A eso añadimos que para nuestros espías no hay límites. Ni morales, ni legales, ni sociales. Y de esa impunidad disfrutamos también nosotros, al menos mientras dura el relato. Podemos alegrarnos sin remordimientos del ajusticiamiento salvaje y sin garantías procesales de un padre de familia, o celebrar estrepitosamente el atropello de una ancianita por una autobús de línea (el 27) si la ancianita, desalmado agente doble, lo merece. Y lo merece. Siempre hay una causa superior que justifica que ese acto merezca nuestra bendición. Con la tranquilidad que da saber que al girar la última página volveremos a una confortable realidad, la nuestra, en la que no acechan esos peligros, no son necesarias esas acciones y nuestra moralidad se mantiene intacta. Volvemos a ser ciudadanos honorables tras la incursión gozosa.
El escritor, poseedor de la capa de invisibilidad de la ficción, puede permitirse contarnos todo aquello que sabe y debería callar, sin comprometerse. El artefacto le arropa con sus bondades. ¿Dónde empieza la ficción y dónde acaba la realidad? ¿Cuánto tiene de cierto y cuanto de inventado? ¿Cuánto de pura coincidencia? Como si nos hablara de ovnis, o antes sobre la Segunda Guerra Mundial, nos podría hablar hoy de Putin. De vínculos y conexiones, alianzas y estrategias, planes para desestabilizar democracias europeas. De 'fake news' y ciberataques.

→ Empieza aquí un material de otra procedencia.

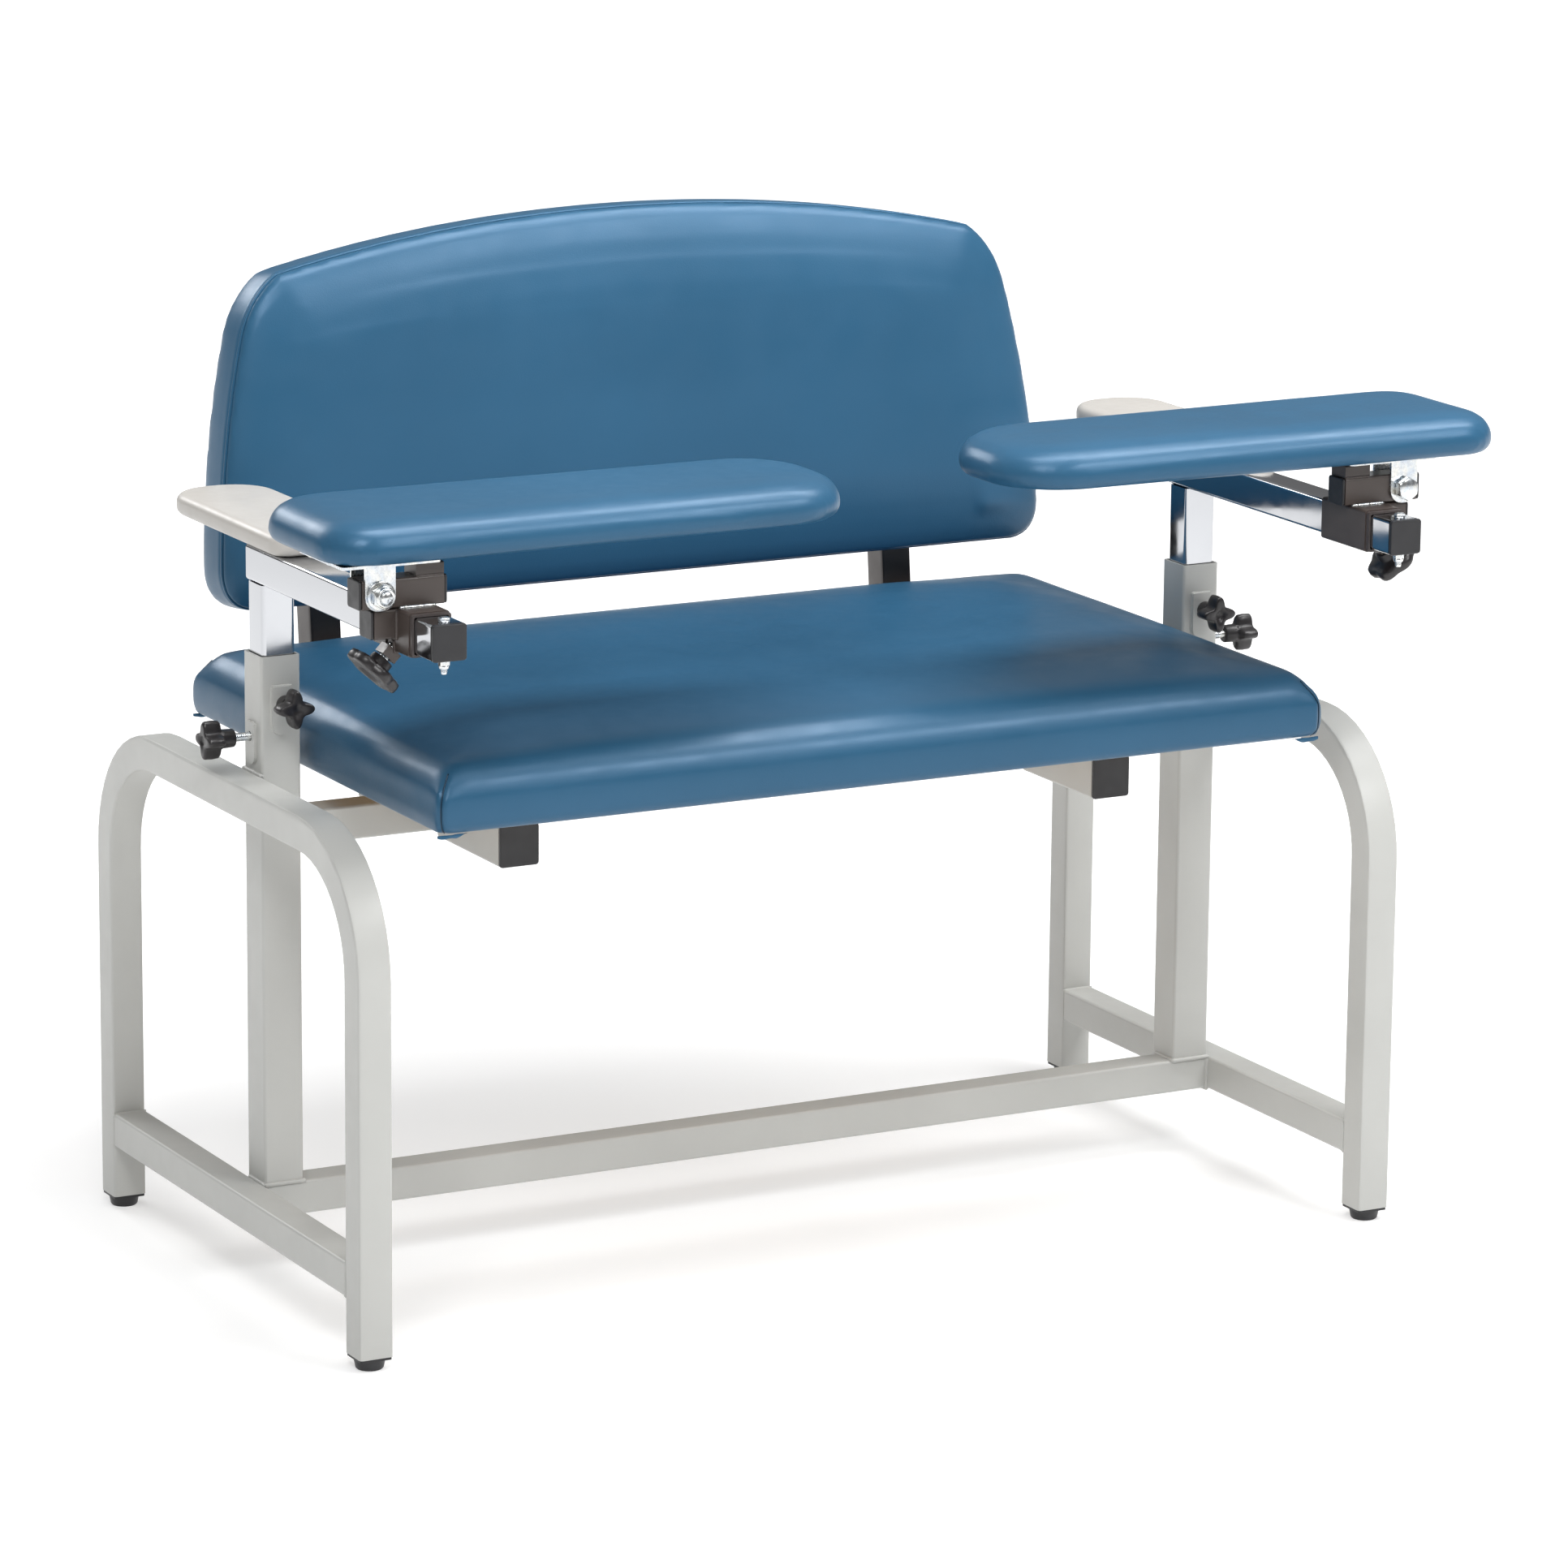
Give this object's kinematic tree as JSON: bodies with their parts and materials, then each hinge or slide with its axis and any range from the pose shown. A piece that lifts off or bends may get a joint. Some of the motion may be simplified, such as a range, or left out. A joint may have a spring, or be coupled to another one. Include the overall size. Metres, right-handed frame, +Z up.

De novichok y polonio. Lo mismo muere un opositor en una remota prisión del Ártico que un periodista desafecto en una cárcel de Bielorrusia. No es la página 12, tercer párrafo, que podamos girar sin más y prepararnos un café con leche (probablemente sabrá raro).
Nada es lo que parece
Si John le Carré estuviese disfrutando estos días de una ociosa jubilación en la costa alicantina, como muchos de sus compatriotas, en lugar de durmiendo el sueño eterno, la prensa local le habría regalado la idea para una nueva novela. Un turista extranjero aparece muerto en una urbanización discreta de la costa y resulta ser un piloto desertor del ejército ruso. ¿Cómo han podido actuar impunemente en nuestro país sus sicarios? ¿No sabía nada el CNI? ¿El Ministerio de Interior desconocía que Kuzmínov se encontraba en España? ¿Por qué no contaba con protección? ¿Tiene el Estado algún tipo de responsabilidad patrimonial por este asesinato? Qué inquietante la voladura de la frontera entre la realidad y la ficción, entre verosimilitud y veracidad, entre lo probable y lo posible. Entre nuestras novelas de espías y nuestra cotidianidad noticiosa.
«Regla número uno de la Guerra Fría: nada, absolutamente nada, es lo que parece», dejó escrito Le Carré. ¿Cualquier parecido con la realidad es pura coincidencia? ¿O lo es cualquier parecido con la ficción?